Review: ‘Uncle Boonmee Who Can Recall His Past Lives’

Never let me go. Strand Releasing
Never let me go. Strand Releasing

Because he knows his name is a mouthful for foreigners, Thai filmmaker Apichatpong Weerasethakul allows Westerners to just call him Joe, a charming, low-key moniker for a guy whose movies are both mysterious and oddly inviting. His most recent, "Uncle Boonmee Who Can Recall His Past Lives," won the Palme d'Or at Cannes last year and has been described by some as his most accessible film. In some ways that might be true, but the director's fans shouldn't worry: There is plenty that is still wonderfully baffling about his latest magical concoction.

The plot, for a lack of a better way to describe it, is rather straightforward: Boonmee (Thanapat Saisaymar) is a middle-aged man dying of kidney failure who has decided that he'd like to retreat to the countryside to live out what little life he has left. But his time with his sister-in-law is interrupted by ghosts and strange creatures who represent family members who have died or gone missing.

In his past films, like "Syndromes and a Century" and "Tropical Malady," Weerasethakul has played around with conventional three-act structure while at the same time telling stories that nonchalantly move from love stories to fables to almost science fiction. (In his film "Blissfully Yours," the opening credits don't show up until more than a half hour into the movie.) World cinema is filled with ponderous auteurs who like to subject their audience to intentionally antagonistic gambits, but Weerasethakul's films have never felt "difficult" in that way: They have a light touch that makes even their most experimental flourishes seem like fun adventures we're going on with him. We share in his sense of excitement, and so we happily follow him whichever direction he travels.

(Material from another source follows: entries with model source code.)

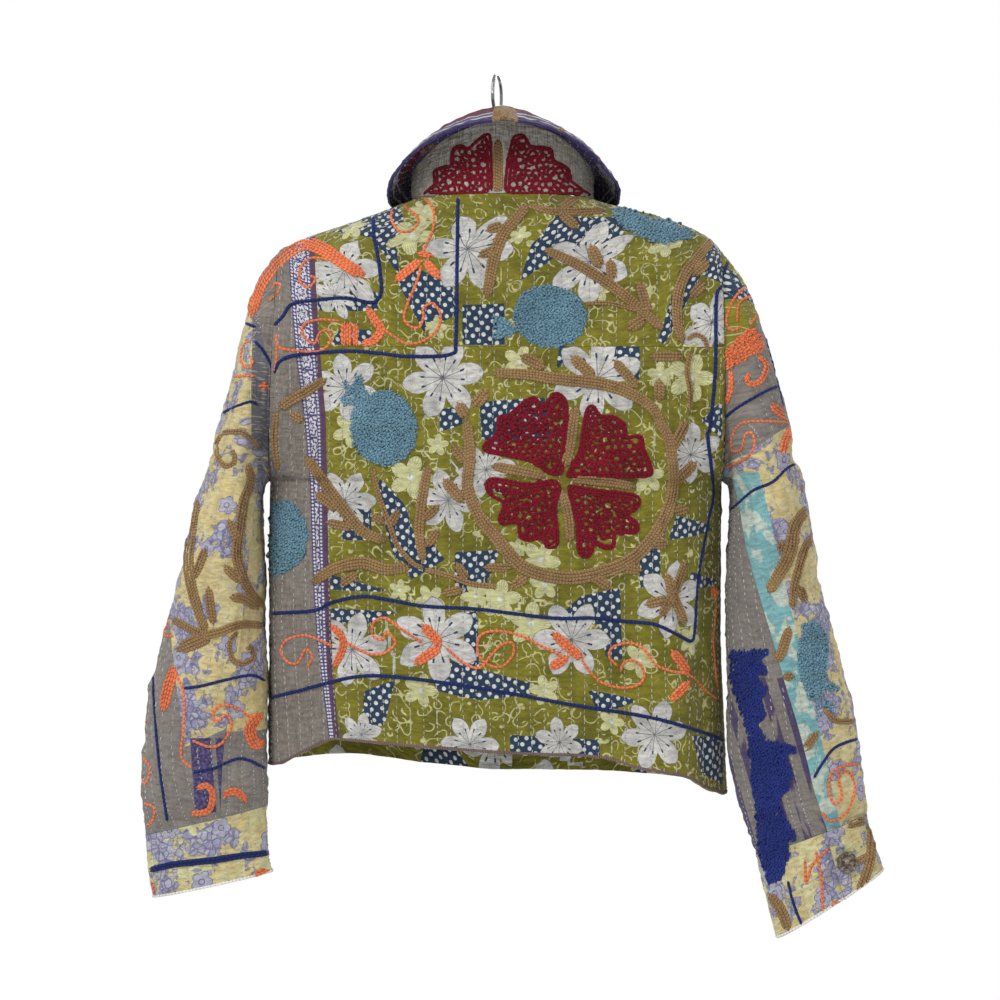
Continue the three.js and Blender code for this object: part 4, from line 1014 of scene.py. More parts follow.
def sleeveMaterial(name, side):
    w, taupe = plainCloth(name, inks["grey"], inks["taupe"])
    flat = w.flat()
    x, z, _ = w.marks("place")
    yellow = lavenderPrint(w, w.mottled(60.0, 2.0, 0.35, 0.7, inks["yellow"], inks["yellowPale"]))
    if side == "right":
        olive = squiggles(w, inks["olive"], inks["cream"])
        olive = w.mix(w.step(w.marks("patches")[0], -0.2, 0.2), olive, dotted(w))
        # from the armhole down: olive print, grey, then the yellow print
        lean = z - (x - 208.0) * 1.04
        colour = w.mix(w.step(lean, -270.0, -270.6), olive, taupe)
        rough = (w.noise(flat, 30.0, 1.0) - 0.5) * 3.0
        lean = z - (x - 208.0) * 0.62
        colour = w.mix(w.step(lean + rough, -367.0, -367.6), colour, yellow)
        # a pale turquoise strip along the seam
        teal = w.step(w.noise(w.stretch(flat, (60.0, 45.0, 1.0)), 1.0, 3.0), 0.50, 0.56)
        strip = x - 231.0 + (z + 366.0) * 0.235
        water = w.mix(teal, inks["turquoise"], inks["turquoisePale"])
        colour = w.mix(w.step(strip, 8.0, 7.2) * w.step(z, -372.0, -373.0), colour, water)
    else:
        # the lower outside of this sleeve is grey, and so is all of it above the cuff
        line = x + (z + 481.0) * 0.146
        outside = w.step(line, -307.0, -307.6) * w.step(z, -455.0, -456.0)
        low = w.calc("MAXIMUM", outside, w.step(z - (x + 270.0) * 0.45, -617.0, -617.6))
        colour = w.mix(low, yellow, taupe)
        beside = x + (z + 640.0) * 0.06
        first = w.step(beside, -280.6, -280.0) * w.step(beside, -261.0, -261.6)
        second = w.step(beside, -257.5, -257.0) * w.step(beside, -250.0, -250.6)
        patch = w.step(z, -616.0, -616.6) * w.step(z, -686.0, -685.4) * w.calc("MAXIMUM", first, second)
        colour = w.mix(patch, colour, w.mottled(400.0, 2.0, 0.4, 0.7, inks["purple"], inks["lavenderLine"]))
        lace = w.cells(flat, 520.0, 0.6)["Distance"]
        specks = w.mix(w.step(lace, 0.42, 0.30), (0.13, 0.13, 0.15), (0.33, 0.31, 0.24))
        strip = w.step(x, -226.0, -225.4) * w.step(z, -352.0, -351.4)
        colour = w.mix(strip, colour, specks)
        # by the shoulder the sleeve has the same taupe as the body
        head = z + (x + 221.0) * 4.8
        body = w.slubbed(900.0, 0.7, inks["taupe"], inks["taupeDark"])
        colour = w.mix(w.step(x, -221.6, -221.0) * w.step(head, -224.6, -224.0), colour, body)
    return w.finish(colour)


def underMaterial(name, side):
    w, taupe = plainCloth(name, inks["grey"], inks["taupe"])
    x, z, _ = w.marks("place")
    lean = x + z * 0.3
    stripes = w.step(w.calc("SINE", lean * 0.36), 0.2, 0.3)
    worn = w.step(w.noise(w.stretch(w.flat(), (60.0, 14.0, 1.0)), 1.0, 3.0), 0.40, 0.46)
    amount = stripes * worn * w.step(z, -560.0, -561.0)
    if side == "right":
        return w.finish(w.mix(amount * 0.85, taupe, inks["purple"]))
    return w.finish(w.mix(w.step(z, -610.0, -611.0), lavenderPrint(w, inks["yellow"]), taupe))


def cuffMaterial(name):
    w = Weaver(name)
    ground = w.mottled(60.0, 2.0, 0.35, 0.7, inks["yellow"], inks["leafPale"])
    return w.finish(lavenderPrint(w, ground))


def collarMaterial(name):
    # grey stand; the fall is pieced from strips that run along it
    w, taupe = plainCloth(name, inks["stand"], inks["taupe"])
    flat = w.flat()
    down, turn, _ = w.marks("collarPlace")
    down = down + (w.noise(flat, 18.0, 1.0) - 0.5) * 0.05
    wine = w.mottled(500.0, 2.0, 0.35, 0.7, (0.16, 0.008, 0.02), (0.07, 0.004, 0.012))
    fine = w.step(w.calc("SINE", w.split(flat)[1] * 1500.0), 0.3, 0.7)
    violet = w.mix(fine * 0.6, inks["violet"], inks["lavenderLine"])
    night = w.mottled(300.0, 2.0, 0.4, 0.7, inks["purple"], (0.035, 0.026, 0.085))
    pale = w.mottled(240.0, 2.0, 0.42, 0.6, inks["band"], inks["lavender"])
    tan = w.mottled(420.0, 2.0, 0.4, 0.65, (0.30, 0.19, 0.09), (0.17, 0.10, 0.05))
    # violet, with two pale stripes and its darkest strip along the edge
    stripe = w.calc("MINIMUM", abs(down - 0.83), abs(down - 0.915))
    colour = w.mix(w.step(down, 0.93, 0.935), violet, night)
    colour = w.mix(w.step(stripe, 0.013, 0.009), colour, inks["dot"])
    # strips and patches let in: from and to around the neck, from and to down the fall
    for start, end, top, low, patch in ((-1.05, 0.34, 0.52, 0.80, wine), (-0.95, -0.66, 0.80, 0.93, pale),
                                        (0.33, 0.64, 0.52, 0.80, tan),
                                        (0.85, 1.06, 0.60, 0.93, pale), (-0.07, 0.09, 0.52, 1.2, tan)):
        across = w.step(turn, start, start + 0.008) * w.step(turn, end, end - 0.008)
        inside = across * (w.step(down, top, top + 0.01) * w.step(down, low, low - 0.01))
        colour = w.mix(inside, colour, patch)
    return w.finish(w.mix(w.step(down, 0.40, 0.405), taupe, colour))


collar = cloths["collar_cloth"]
down, around = np.meshgrid(np.linspace(0, 1, len(collar["u"])), at, indexing="ij")
writeMarks(collar, "collarPlace", down, around)

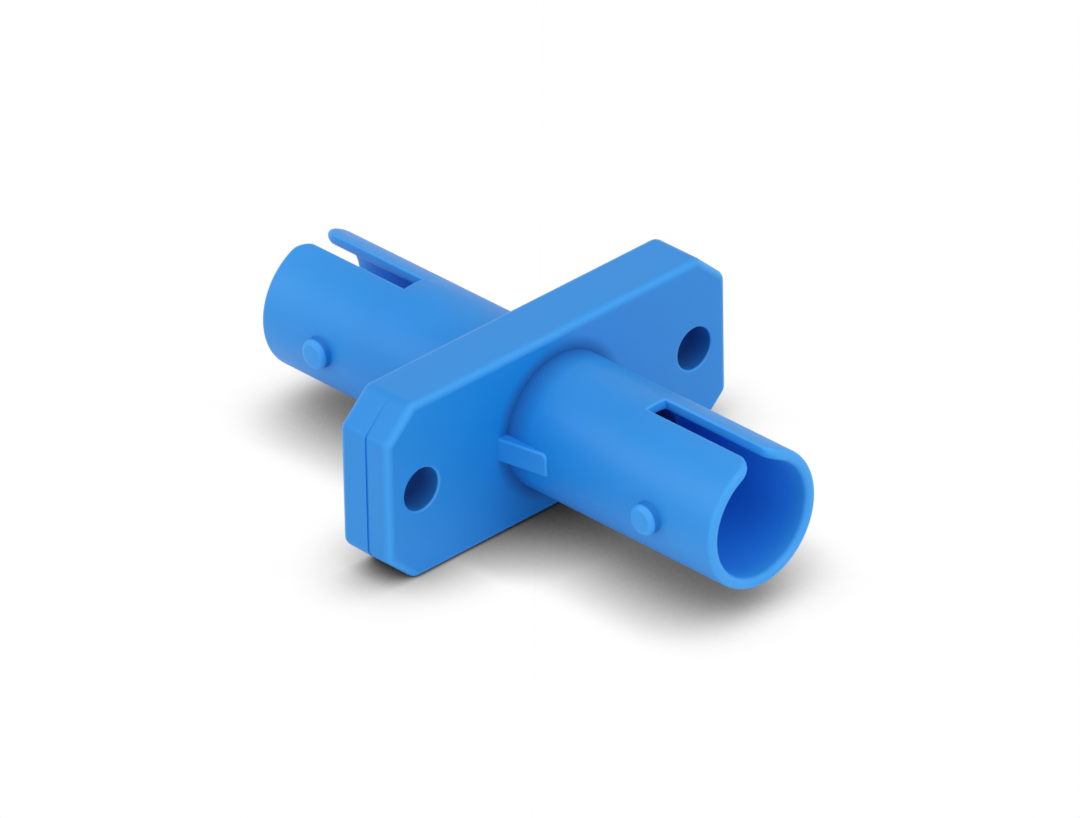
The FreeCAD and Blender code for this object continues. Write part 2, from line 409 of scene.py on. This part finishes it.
# %% [markdown]
# ## The half flange
#
# The flange is a plate with cut corners and a soft outer edge. The two half flanges are welded
# in the parting plane, where the mould leaves a fine groove along the flange's ends.
#
# The outline is eight points, pushed through to the outer face. Its edges are rounded while the
# plate is still a simple block, which is when a bevel works best. Only then are the two flat
# faces taken off, the barrel and the two screw holes put in, and each flat face filled again
# between all the loops that lie in its plane. That leaves one closed skin and needs no Boolean.
#
# The groove is a strip next to the parting plane that is set in, deepest at the flange's ends.
# Two edge loops close together make its wall, so it adds no new faces to join.
#
# Before plate and barrel are joined, the socket's wall gets its painted light: the purer blue
# of "inside" fades out towards the free edge and a painted highlight takes over. The fade is
# longest at the top, where light falls in through the keyway. The socket's floor and the sleeve
# holder get a painted shade.

# %% Half flange with screw holes
CORNER_TURN = math.radians(45)
GROOVE_WALL = 0.004
SCREW_COLUMNS = 64
# Painted highlight on the flange's rounded edges, painted shade in the sleeve holder and down the
# screw holes.
FLANGE_EDGE_HIGHLIGHT = 0.9
SOCKET_EDGE = 0.1
HOLDER_SHADE = 0.7
HOLE_SHADE = 0.65


def flange_edge(side):
    """The plate's rounded rim, without its two flat faces."""
    half_w = FLANGE_WIDTH / 2
    half_h = FLANGE_HEIGHT / 2
    flat_w = half_w - CORNER_CUT_ALONG
    flat_h = half_h - CORNER_CUT_UP
    corners = [(-half_w, -flat_h), (-flat_w, -half_h), (flat_w, -half_h), (half_w, -flat_h),
               (half_w, flat_h), (flat_w, half_h), (-flat_w, half_h), (-half_w, flat_h)]
    face_y = side * FACE
    bm = new_mesh()
    outline = bm.faces.new([bm.verts.new((x, PARTING_Y, z)) for x, z in corners])
    pushed = bmesh.ops.extrude_face_region(bm, geom=[outline], use_keep_orig=True)
    moved = [v for v in pushed["geom"] if isinstance(v, bmesh.types.BMVert)]
    bmesh.ops.translate(bm, verts=moved, vec=(0, face_y - PARTING_Y, 0))

    def edges_at(y):
        return [e for e in bm.edges if all(abs(v.co.y - y) < NEAR for v in e.verts)]

    along = [e for e in bm.edges if abs(e.verts[0].co.y - e.verts[1].co.y) > NEAR]
    soften(bm, along, CORNER_EDGE_RADIUS * math.tan(CORNER_TURN / 2), segments=6)
    soften(bm, edges_at(face_y), OUTER_EDGE_RADIUS, segments=8)
    # The flange's roundings keep a little less of their painted highlight.
    painted_highlight = bm.verts.layers.float["painted_highlight"]
    for v in bm.verts:
        v[painted_highlight] *= FLANGE_EDGE_HIGHLIGHT
    groove_side = side * (PARTING_Y + side * GROOVE_HALF_WIDTH)
    cut_across(bm, [groove_side, groove_side - GROOVE_WALL], side)
    for v in bm.verts:
        into_cut = abs(v.co.x) - flat_w
        if into_cut > 0 and side * v.co.y < groove_side - NEAR:
            share = min(into_cut / CORNER_CUT_ALONG, 1) ** 2
            v.co.x -= math.copysign(GROOVE_DEPTH * share, v.co.x)

    def is_flat(face):
        return all(abs(v.co.y - face.verts[0].co.y) < NEAR for v in face.verts)

    bmesh.ops.delete(bm, geom=[f for f in bm.faces if is_flat(f)], context="FACES")
    return bm


def screw_hole(bm, x, side):
    """A round hole from the parting plane to a soft rim in the outer face."""
    start = bm.verts.new((x, PARTING_Y, SCREW_R))
    end = bm.verts.new((x, side * FACE, SCREW_R))
    rim = bm.verts.new((x, side * FACE, SCREW_R + 2 * SCREW_RIM_RADIUS))
    line = [start, end, rim]
    wires = [bm.edges.new((start, end)), bm.edges.new((end, rim))]
    known = set(bm.verts) - set(line)
    bmesh.ops.spin(bm, geom=line + wires, cent=(x, 0, 0), axis=(0, 1, 0),
                   angle=FULL_TURN, steps=SCREW_COLUMNS, use_merge=True)
    new = [v for v in bm.verts if v not in known]
    bmesh.ops.remove_doubles(bm, verts=new, dist=NEAR)
    rims = [e for e in bm.edges
            if all(abs(v.co.y - side * FACE) < NEAR
                   and abs(math.hypot(v.co.x - x, v.co.z) - SCREW_R) < NEAR for v in e.verts)]
    soften(bm, rims, SCREW_RIM_RADIUS, segments=4)
    # Painted shade down the screw hole, darkest at its far end.
    painted_shade = bm.verts.layers.float["painted_shade"]
    for v in set(bm.verts) - known:
        into_hole = (FACE - side * v.co.y) / (FACE - side * PARTING_Y)
        if abs(math.hypot(v.co.x - x, v.co.z) - SCREW_R) < NEAR and into_hole > 0:
            v[painted_shade] = HOLE_SHADE + (1 - HOLE_SHADE) * into_hole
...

This is a crucial component in his appeal because "Uncle Boonmee" is a movie that, even after seeing it twice, defies easy categorization. For example, even the film's title is misleading since we never do find out what other creatures or characters we meet in the movie are, in fact, his past lives. The answer is that we're not supposed to know: The wondering is the point. Likewise, there are at least two sections of the film that seem to be happening outside the Boonmee story that may or may not be connected to the dying man's life. Weerasethakul wants to leave these questions open-ended because "Uncle Boonmee" is really about the uncertainty that surrounds dying, which is something that Boonmee and those closest to him grapple with during the movie. Consequently, this is an unavoidably poignant, gentle film about just how little we really understand about the big mysteries of life.

In the time since the film premiered last May in Cannes, "Uncle Boonmee" has gained attention for its more outlandish moments, which I don't want to reveal here just in case you haven't found out about them online. One reason is that I don't like giving away spoilers, but also I think that the attention given to these brief moments distracts from the movie's overall tone and spirit, which is more meditative than it is shocking. And besides, the emphasis on these moments distracts from the movie's much more genuinely startling sequence, which is its ending. In a movie about reincarnation and the flimsy barrier between the living and the dead, "Uncle Boonmee" arrives at a conclusion that I couldn't even begin to pretend to understand. But I think that's what Weerasethakul wants. In our daily lives, we demand certainity, which is why mortality scares us: We don't know what lies beyond this world and we're not sure if we want to find out. Movies will sometimes try to answer those questions with grand visuals about what the afterworld might look like, but Weerasethakul doesn't do that. With "Uncle Boonmee," he basically says that he doesn't know either and that we should embrace that. He makes uncertainty seem very, very comforting.